— begin —

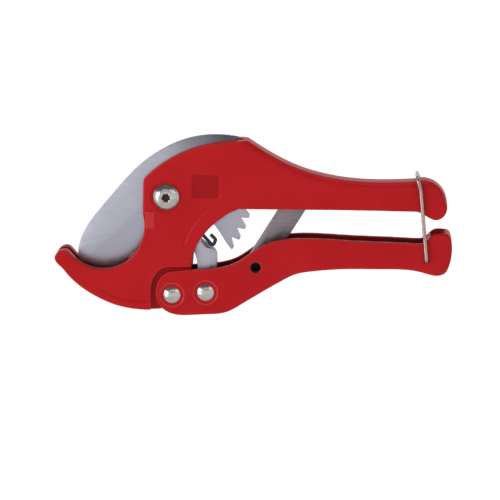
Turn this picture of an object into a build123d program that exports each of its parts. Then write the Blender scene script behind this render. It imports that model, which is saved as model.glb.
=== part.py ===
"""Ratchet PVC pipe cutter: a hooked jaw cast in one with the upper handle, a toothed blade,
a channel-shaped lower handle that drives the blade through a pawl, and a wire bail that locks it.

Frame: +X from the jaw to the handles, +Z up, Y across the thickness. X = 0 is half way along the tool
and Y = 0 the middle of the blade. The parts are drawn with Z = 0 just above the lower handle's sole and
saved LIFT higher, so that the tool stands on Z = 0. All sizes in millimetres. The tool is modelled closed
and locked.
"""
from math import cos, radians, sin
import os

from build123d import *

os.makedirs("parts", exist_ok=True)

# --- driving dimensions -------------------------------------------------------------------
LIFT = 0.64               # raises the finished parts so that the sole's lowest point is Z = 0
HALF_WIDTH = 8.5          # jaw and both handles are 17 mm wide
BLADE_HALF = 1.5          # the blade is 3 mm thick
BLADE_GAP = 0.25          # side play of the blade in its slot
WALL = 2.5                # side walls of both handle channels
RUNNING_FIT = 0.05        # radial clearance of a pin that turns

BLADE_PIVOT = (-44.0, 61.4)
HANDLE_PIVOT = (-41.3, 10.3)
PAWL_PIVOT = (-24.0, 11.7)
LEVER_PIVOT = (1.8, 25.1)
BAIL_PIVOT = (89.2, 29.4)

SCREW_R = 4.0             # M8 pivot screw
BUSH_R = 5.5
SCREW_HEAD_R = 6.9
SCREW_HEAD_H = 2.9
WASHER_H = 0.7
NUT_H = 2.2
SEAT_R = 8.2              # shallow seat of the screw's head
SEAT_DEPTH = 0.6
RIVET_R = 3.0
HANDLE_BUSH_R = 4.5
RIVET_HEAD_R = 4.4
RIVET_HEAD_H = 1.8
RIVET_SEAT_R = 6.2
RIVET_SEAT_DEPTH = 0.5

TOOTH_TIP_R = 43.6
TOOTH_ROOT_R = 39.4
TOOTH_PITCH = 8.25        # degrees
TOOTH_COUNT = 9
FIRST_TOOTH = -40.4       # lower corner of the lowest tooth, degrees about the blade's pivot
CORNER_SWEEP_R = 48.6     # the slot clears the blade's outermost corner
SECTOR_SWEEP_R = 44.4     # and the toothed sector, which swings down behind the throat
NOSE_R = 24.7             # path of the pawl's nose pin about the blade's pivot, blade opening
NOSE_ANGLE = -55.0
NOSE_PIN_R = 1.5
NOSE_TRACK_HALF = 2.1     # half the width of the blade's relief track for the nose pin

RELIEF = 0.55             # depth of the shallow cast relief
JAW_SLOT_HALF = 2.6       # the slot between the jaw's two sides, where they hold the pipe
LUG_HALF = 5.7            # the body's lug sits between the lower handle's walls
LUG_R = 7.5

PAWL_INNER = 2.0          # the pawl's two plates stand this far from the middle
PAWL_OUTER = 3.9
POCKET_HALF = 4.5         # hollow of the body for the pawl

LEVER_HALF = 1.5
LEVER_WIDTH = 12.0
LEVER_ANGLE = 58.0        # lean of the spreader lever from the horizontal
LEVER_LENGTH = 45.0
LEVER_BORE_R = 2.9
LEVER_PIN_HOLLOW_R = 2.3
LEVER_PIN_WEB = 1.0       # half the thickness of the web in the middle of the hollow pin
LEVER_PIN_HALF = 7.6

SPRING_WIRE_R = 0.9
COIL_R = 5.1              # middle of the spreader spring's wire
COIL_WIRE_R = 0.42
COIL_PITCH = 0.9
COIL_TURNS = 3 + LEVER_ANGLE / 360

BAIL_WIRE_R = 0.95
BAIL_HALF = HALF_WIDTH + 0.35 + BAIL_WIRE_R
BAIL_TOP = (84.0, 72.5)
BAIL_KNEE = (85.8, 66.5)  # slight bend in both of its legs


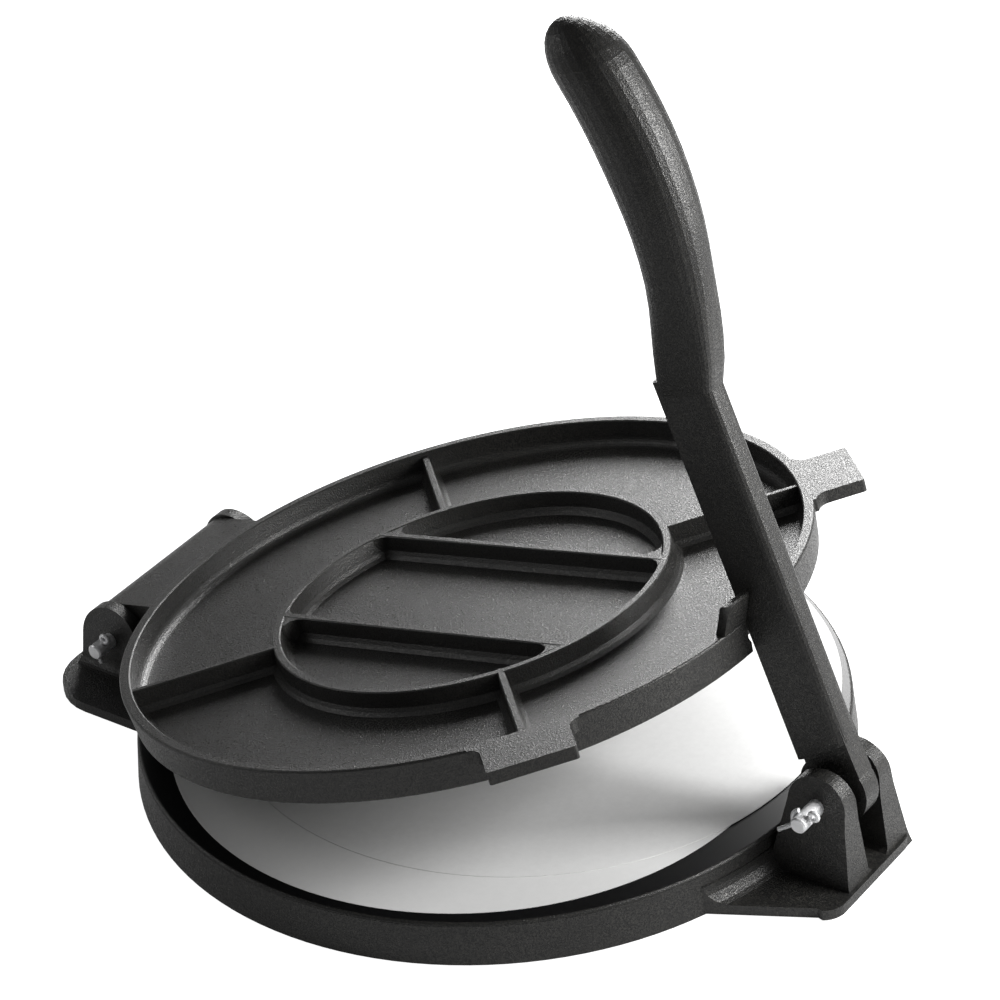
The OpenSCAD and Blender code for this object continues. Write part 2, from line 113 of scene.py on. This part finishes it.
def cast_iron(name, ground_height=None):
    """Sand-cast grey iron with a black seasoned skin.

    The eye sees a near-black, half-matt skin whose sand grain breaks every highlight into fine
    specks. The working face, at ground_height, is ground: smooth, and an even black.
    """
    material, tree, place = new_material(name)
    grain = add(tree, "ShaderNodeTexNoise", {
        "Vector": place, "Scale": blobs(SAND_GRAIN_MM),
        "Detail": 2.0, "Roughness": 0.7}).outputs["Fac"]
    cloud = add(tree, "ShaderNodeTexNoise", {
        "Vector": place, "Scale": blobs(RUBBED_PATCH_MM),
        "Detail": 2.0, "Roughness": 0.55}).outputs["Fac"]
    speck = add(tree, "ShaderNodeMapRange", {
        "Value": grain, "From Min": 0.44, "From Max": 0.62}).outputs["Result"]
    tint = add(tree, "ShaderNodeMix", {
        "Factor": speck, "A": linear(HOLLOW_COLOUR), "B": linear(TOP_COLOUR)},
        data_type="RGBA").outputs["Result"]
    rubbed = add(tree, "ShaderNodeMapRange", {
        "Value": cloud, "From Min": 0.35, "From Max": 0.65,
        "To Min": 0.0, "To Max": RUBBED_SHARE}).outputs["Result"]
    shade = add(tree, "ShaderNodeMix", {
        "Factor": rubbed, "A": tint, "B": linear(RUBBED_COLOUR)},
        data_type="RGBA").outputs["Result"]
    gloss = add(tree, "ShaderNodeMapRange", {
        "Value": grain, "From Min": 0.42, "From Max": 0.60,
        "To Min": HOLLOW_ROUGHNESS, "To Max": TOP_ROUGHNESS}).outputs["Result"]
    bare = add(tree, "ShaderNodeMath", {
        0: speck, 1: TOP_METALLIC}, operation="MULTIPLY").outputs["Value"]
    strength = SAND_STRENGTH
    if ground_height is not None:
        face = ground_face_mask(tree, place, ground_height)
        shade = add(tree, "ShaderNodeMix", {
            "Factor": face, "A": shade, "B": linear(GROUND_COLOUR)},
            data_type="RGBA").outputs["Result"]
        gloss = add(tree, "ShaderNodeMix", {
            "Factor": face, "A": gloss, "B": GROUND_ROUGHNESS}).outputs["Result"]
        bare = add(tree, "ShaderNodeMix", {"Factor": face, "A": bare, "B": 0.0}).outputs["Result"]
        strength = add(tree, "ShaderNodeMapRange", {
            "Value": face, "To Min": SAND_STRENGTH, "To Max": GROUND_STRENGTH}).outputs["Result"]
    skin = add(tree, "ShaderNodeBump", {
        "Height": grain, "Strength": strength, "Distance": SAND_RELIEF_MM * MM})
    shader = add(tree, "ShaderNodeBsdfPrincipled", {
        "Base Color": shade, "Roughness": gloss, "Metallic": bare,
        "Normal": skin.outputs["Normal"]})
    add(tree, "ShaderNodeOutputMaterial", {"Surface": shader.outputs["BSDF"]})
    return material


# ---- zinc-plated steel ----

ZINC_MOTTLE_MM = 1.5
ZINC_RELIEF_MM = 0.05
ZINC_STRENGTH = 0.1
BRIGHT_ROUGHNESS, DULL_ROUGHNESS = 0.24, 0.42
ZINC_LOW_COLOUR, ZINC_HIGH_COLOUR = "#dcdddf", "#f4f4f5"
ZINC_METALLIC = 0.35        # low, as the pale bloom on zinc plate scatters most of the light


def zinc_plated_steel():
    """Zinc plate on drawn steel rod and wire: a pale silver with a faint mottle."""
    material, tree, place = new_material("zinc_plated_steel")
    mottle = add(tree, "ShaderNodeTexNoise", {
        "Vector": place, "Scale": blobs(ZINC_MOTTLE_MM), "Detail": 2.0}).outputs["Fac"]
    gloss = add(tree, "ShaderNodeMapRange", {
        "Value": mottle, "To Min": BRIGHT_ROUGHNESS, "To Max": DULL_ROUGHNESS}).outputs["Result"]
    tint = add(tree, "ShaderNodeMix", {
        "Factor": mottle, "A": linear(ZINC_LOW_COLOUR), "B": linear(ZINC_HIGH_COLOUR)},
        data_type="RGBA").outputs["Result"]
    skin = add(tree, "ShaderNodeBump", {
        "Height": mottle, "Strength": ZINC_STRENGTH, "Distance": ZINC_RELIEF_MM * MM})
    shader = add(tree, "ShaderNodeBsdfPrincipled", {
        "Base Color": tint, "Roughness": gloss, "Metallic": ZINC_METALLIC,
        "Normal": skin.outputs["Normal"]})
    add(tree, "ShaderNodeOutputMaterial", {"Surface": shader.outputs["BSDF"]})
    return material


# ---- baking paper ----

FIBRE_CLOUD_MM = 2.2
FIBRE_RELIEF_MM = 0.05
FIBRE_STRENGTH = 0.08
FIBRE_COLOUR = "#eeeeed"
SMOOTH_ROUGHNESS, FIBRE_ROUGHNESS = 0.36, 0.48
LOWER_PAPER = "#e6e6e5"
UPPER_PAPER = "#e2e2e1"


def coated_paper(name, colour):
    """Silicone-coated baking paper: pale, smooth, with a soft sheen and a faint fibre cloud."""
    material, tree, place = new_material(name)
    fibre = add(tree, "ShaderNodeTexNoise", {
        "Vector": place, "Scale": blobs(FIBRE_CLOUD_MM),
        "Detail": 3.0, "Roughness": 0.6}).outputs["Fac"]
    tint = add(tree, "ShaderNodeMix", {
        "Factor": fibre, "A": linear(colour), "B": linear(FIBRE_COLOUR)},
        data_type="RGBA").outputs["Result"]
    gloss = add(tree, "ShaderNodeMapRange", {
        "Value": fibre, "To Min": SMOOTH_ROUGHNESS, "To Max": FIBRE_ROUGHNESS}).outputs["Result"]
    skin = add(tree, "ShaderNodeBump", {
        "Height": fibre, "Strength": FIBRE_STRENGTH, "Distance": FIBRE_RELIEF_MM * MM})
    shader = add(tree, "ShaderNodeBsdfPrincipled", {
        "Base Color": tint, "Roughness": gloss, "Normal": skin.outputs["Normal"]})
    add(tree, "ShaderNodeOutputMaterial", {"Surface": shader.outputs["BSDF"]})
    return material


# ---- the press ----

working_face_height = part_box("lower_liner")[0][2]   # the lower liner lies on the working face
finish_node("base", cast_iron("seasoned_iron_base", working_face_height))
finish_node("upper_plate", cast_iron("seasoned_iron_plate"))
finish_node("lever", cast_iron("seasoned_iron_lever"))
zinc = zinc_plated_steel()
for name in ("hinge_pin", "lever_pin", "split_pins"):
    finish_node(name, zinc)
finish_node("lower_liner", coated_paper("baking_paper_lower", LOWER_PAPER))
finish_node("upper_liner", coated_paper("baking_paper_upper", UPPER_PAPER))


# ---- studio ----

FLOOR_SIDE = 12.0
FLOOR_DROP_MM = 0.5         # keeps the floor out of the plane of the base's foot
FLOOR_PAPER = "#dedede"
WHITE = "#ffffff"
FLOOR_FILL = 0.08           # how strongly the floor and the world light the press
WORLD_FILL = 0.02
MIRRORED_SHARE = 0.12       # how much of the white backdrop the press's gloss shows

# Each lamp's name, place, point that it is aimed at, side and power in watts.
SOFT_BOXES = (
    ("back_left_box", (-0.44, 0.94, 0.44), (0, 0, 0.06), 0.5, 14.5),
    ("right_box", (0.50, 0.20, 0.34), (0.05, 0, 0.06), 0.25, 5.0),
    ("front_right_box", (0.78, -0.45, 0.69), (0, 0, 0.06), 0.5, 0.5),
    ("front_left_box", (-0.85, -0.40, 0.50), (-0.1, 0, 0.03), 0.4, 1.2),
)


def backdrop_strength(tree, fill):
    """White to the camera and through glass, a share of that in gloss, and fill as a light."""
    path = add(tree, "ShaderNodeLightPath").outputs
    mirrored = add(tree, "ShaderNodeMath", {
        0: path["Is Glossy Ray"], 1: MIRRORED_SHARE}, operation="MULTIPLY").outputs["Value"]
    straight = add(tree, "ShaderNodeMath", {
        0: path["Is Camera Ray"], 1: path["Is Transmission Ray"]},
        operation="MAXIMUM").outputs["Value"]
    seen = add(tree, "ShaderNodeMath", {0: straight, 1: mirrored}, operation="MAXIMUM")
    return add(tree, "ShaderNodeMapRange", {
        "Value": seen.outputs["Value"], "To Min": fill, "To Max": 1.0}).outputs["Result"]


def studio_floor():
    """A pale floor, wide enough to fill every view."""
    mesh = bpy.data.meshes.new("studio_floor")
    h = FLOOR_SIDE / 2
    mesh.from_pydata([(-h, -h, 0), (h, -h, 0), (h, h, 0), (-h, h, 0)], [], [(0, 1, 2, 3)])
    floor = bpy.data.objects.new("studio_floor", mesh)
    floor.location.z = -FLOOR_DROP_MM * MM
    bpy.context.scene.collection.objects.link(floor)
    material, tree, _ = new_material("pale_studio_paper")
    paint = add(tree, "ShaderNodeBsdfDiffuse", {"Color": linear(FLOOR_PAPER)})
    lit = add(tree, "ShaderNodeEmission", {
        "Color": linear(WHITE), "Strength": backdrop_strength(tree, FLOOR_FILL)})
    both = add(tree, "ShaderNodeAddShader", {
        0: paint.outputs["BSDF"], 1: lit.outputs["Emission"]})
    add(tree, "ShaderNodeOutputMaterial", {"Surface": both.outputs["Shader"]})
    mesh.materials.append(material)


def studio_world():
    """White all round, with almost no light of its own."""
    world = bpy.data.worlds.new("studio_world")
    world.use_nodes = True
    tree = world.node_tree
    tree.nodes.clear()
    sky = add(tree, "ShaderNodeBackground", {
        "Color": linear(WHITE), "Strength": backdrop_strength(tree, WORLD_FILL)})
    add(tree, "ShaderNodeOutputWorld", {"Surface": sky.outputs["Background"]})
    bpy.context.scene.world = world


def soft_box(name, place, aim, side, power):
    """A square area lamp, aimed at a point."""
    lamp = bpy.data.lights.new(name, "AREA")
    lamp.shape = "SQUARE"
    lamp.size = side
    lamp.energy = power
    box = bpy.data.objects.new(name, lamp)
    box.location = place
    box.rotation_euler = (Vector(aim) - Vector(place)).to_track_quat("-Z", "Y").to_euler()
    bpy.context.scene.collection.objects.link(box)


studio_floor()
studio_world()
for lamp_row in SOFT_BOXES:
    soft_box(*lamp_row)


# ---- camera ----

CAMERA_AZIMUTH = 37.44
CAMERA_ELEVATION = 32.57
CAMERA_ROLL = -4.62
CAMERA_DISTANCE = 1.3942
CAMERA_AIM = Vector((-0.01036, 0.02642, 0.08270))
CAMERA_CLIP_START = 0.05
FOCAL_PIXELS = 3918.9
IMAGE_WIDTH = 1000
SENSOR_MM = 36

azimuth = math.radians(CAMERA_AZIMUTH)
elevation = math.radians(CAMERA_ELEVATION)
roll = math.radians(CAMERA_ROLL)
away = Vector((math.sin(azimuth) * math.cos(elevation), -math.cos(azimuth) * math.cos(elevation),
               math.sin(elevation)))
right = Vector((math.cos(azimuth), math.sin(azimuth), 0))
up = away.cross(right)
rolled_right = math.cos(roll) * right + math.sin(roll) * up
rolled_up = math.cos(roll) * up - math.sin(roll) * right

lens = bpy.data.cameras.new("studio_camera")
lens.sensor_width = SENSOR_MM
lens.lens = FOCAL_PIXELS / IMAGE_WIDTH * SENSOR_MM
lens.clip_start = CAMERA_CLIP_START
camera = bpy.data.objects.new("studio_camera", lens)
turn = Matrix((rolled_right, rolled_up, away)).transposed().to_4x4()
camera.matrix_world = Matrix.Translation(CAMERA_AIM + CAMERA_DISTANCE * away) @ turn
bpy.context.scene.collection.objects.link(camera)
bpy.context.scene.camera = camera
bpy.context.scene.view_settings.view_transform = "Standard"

— end —

» **OBJECTIVE**
Begin at the line that has "The OpenSCAD and" in the entries above; stop after the line that has "black seasoned skin.". Transcribe exactly those lines and no others.

» **FULL SOLUTION**
The OpenSCAD and Blender code for this object continues. Write part 2, from line 113 of scene.py on. This part finishes it.
def cast_iron(name, ground_height=None):
    """Sand-cast grey iron with a black seasoned skin.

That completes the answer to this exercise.